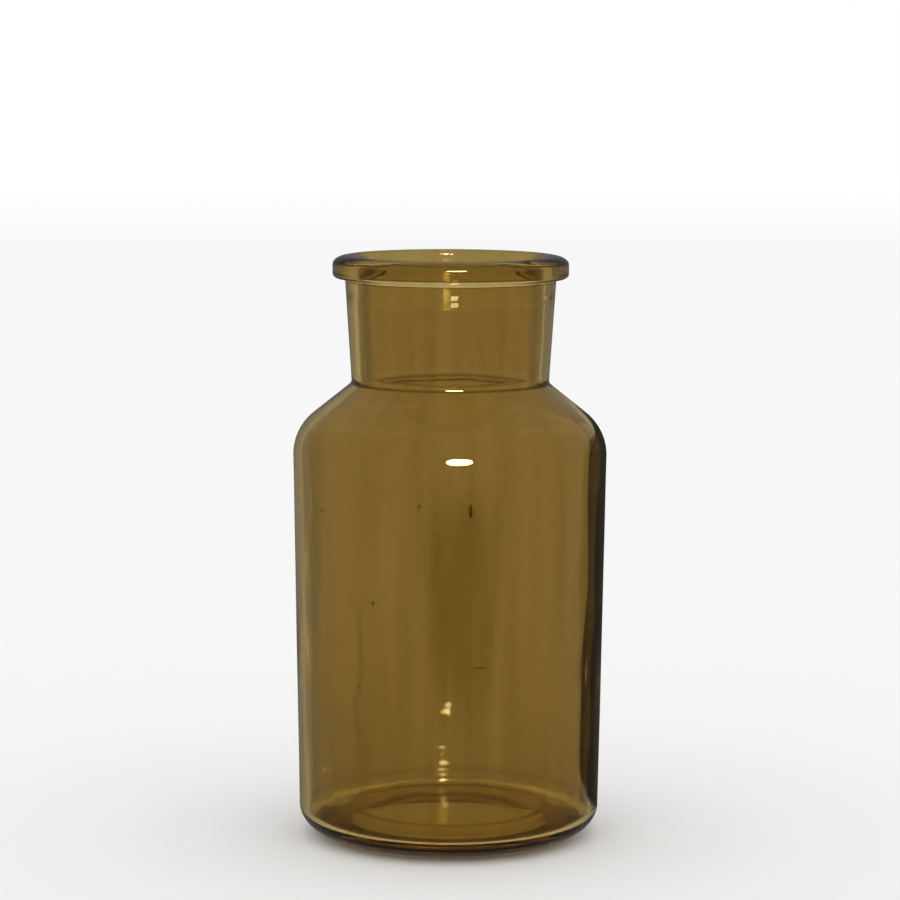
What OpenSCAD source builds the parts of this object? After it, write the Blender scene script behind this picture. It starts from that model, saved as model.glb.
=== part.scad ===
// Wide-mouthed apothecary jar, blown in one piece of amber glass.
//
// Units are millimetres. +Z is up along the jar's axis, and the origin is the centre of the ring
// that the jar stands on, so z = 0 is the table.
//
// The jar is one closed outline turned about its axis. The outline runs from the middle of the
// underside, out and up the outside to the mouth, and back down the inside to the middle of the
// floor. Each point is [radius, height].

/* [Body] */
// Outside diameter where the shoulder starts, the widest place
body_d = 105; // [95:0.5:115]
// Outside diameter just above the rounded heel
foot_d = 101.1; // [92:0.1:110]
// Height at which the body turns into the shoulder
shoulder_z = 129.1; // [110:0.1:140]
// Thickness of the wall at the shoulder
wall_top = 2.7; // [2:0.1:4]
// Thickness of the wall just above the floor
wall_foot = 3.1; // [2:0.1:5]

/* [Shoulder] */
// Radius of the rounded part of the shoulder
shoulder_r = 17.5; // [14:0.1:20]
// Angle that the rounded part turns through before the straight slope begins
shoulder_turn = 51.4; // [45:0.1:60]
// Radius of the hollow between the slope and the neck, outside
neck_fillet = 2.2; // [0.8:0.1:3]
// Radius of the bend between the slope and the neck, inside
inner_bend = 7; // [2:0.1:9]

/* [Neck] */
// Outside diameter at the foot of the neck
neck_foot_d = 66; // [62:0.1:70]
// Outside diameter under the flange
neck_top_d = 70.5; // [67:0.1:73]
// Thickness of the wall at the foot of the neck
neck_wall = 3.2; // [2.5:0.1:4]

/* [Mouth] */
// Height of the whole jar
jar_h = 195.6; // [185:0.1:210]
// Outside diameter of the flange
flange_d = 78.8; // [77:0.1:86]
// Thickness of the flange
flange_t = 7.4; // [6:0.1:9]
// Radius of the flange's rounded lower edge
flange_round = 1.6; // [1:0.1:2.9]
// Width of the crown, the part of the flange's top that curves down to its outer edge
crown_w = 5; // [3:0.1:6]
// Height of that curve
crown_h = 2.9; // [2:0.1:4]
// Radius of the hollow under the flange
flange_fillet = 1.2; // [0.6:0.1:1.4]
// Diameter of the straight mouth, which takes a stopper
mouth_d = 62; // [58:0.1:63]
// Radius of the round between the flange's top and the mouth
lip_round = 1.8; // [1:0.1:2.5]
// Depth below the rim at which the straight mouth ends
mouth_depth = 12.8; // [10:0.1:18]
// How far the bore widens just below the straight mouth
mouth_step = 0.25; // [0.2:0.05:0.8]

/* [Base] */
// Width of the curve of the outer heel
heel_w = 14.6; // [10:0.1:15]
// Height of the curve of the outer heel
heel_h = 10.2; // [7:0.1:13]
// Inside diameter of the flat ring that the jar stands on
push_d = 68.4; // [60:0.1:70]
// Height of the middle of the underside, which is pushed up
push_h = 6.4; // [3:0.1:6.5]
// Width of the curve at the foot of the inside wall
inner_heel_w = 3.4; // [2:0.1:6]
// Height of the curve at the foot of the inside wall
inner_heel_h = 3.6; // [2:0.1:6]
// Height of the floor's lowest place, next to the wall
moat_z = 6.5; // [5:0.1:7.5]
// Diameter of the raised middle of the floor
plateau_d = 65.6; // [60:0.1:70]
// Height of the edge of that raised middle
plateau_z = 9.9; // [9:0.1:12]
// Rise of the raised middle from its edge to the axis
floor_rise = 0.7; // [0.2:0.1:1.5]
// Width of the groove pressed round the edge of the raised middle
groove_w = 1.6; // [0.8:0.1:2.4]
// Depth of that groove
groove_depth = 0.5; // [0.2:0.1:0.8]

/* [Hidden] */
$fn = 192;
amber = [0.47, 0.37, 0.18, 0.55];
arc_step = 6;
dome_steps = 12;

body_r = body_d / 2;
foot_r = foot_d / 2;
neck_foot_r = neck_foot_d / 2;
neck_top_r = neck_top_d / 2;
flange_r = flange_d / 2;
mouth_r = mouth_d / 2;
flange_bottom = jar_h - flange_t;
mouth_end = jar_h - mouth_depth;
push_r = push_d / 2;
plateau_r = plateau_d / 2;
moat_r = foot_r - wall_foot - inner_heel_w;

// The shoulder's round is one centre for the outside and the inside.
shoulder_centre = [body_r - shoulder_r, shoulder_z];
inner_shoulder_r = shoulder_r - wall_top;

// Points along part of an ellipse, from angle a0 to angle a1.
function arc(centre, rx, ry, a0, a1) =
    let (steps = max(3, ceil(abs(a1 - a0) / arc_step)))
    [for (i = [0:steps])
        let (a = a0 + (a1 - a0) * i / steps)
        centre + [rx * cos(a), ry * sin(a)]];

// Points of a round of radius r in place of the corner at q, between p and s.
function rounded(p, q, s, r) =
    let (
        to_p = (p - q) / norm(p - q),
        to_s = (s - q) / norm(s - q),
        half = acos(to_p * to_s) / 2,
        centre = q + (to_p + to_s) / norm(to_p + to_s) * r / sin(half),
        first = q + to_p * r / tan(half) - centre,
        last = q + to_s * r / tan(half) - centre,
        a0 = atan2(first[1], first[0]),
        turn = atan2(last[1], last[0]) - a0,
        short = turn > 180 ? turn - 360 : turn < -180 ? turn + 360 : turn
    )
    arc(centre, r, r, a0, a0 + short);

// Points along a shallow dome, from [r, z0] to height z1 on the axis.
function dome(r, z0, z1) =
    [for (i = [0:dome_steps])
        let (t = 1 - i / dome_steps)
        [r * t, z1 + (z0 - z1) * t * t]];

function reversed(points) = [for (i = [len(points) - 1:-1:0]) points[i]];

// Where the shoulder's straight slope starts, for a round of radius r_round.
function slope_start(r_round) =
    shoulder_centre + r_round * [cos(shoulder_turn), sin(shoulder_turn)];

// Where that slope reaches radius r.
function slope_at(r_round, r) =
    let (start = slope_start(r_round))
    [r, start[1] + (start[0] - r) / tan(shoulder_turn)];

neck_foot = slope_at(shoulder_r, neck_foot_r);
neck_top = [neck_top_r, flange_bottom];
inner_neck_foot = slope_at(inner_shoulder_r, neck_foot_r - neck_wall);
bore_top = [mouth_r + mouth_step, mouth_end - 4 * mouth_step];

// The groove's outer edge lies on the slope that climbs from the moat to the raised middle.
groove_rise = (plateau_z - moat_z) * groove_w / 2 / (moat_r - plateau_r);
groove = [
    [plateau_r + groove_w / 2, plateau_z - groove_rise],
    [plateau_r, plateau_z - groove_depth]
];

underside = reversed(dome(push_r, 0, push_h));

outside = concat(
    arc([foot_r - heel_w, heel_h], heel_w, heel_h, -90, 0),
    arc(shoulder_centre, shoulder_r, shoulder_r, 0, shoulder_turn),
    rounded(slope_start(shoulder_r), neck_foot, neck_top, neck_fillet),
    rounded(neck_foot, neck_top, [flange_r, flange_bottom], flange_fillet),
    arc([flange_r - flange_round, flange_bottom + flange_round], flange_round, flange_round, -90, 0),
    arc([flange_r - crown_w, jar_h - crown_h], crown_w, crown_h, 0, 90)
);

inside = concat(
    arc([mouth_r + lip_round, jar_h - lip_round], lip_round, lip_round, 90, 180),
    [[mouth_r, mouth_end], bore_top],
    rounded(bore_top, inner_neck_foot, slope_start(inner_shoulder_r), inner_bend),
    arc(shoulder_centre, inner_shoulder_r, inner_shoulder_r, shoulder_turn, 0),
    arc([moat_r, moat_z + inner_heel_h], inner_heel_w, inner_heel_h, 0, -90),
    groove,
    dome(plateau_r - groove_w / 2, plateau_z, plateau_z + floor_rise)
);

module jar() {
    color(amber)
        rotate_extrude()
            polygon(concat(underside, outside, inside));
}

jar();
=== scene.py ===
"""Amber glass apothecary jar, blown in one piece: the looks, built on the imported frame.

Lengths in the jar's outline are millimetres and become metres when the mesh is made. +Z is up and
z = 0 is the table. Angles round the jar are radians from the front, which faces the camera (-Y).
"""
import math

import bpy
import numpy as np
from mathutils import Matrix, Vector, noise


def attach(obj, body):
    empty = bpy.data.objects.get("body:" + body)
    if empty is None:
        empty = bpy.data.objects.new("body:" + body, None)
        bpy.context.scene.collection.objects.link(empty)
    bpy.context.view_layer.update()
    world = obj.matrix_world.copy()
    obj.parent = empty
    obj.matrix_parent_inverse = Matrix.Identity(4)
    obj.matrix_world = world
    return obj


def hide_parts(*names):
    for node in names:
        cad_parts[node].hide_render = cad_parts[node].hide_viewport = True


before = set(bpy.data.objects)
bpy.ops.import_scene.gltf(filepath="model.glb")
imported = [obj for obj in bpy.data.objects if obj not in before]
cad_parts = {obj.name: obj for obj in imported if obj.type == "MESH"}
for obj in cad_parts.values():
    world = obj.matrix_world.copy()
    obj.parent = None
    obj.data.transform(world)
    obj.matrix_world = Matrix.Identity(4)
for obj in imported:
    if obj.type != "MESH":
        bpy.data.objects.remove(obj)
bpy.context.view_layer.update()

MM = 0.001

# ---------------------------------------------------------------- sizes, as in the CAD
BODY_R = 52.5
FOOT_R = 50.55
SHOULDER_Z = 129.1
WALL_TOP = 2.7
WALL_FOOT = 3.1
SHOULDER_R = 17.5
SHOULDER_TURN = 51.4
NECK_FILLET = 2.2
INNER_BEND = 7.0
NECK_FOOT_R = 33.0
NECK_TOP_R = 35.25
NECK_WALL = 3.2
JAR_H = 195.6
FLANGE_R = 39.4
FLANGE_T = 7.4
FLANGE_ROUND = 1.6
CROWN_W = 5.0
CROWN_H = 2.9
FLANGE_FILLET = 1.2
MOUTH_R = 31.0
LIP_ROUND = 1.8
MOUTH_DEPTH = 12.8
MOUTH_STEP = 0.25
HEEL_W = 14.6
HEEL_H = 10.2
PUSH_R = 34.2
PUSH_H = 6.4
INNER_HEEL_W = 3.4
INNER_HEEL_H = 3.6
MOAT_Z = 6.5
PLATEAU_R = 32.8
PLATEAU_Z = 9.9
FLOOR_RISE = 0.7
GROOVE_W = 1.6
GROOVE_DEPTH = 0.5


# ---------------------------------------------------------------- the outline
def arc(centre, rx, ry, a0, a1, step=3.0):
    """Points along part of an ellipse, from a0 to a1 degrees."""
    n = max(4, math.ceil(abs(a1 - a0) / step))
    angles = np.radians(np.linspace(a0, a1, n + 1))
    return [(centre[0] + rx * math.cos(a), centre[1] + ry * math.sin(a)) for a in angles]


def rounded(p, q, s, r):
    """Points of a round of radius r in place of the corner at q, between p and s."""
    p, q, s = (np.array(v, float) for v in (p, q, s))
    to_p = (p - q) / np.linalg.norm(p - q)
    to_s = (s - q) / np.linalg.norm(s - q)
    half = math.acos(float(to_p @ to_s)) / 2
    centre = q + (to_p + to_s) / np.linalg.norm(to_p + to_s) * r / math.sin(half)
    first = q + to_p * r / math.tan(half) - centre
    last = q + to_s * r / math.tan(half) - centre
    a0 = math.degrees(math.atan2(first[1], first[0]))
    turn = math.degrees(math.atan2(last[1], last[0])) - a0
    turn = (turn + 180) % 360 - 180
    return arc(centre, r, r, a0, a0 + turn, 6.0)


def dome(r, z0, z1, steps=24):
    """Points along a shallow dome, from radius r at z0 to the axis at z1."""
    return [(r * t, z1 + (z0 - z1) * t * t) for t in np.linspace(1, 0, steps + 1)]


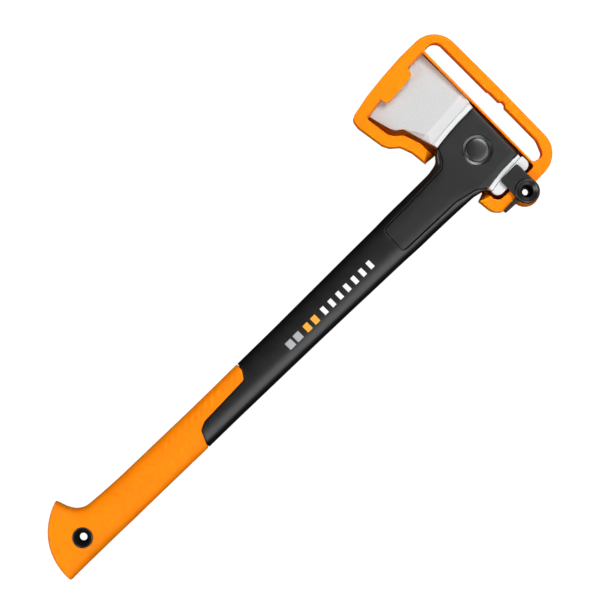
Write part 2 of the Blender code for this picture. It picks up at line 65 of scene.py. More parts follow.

• [PROBLEM] From the line with "underside = reversed(dome(push_r, 0, push_h));" through the line with "imported = [obj", repeat every line exactly, both ends included, and nothing outside that range.

• [SOLUTION BELOW]
underside = reversed(dome(push_r, 0, push_h));

outside = concat(
    arc([foot_r - heel_w, heel_h], heel_w, heel_h, -90, 0),
    arc(shoulder_centre, shoulder_r, shoulder_r, 0, shoulder_turn),
    rounded(slope_start(shoulder_r), neck_foot, neck_top, neck_fillet),
    rounded(neck_foot, neck_top, [flange_r, flange_bottom], flange_fillet),
    arc([flange_r - flange_round, flange_bottom + flange_round], flange_round, flange_round, -90, 0),
    arc([flange_r - crown_w, jar_h - crown_h], crown_w, crown_h, 0, 90)
);

inside = concat(
    arc([mouth_r + lip_round, jar_h - lip_round], lip_round, lip_round, 90, 180),
    [[mouth_r, mouth_end], bore_top],
    rounded(bore_top, inner_neck_foot, slope_start(inner_shoulder_r), inner_bend),
    arc(shoulder_centre, inner_shoulder_r, inner_shoulder_r, shoulder_turn, 0),
    arc([moat_r, moat_z + inner_heel_h], inner_heel_w, inner_heel_h, 0, -90),
    groove,
    dome(plateau_r - groove_w / 2, plateau_z, plateau_z + floor_rise)
);

module jar() {
    color(amber)
        rotate_extrude()
            polygon(concat(underside, outside, inside));
}

jar();
=== scene.py ===
"""Amber glass apothecary jar, blown in one piece: the looks, built on the imported frame.

Lengths in the jar's outline are millimetres and become metres when the mesh is made. +Z is up and
z = 0 is the table. Angles round the jar are radians from the front, which faces the camera (-Y).
"""
import math

import bpy
import numpy as np
from mathutils import Matrix, Vector, noise


def attach(obj, body):
    empty = bpy.data.objects.get("body:" + body)
    if empty is None:
        empty = bpy.data.objects.new("body:" + body, None)
        bpy.context.scene.collection.objects.link(empty)
    bpy.context.view_layer.update()
    world = obj.matrix_world.copy()
    obj.parent = empty
    obj.matrix_parent_inverse = Matrix.Identity(4)
    obj.matrix_world = world
    return obj


def hide_parts(*names):
    for node in names:
        cad_parts[node].hide_render = cad_parts[node].hide_viewport = True


before = set(bpy.data.objects)
bpy.ops.import_scene.gltf(filepath="model.glb")
imported = [obj for obj in bpy.data.objects if obj not in before]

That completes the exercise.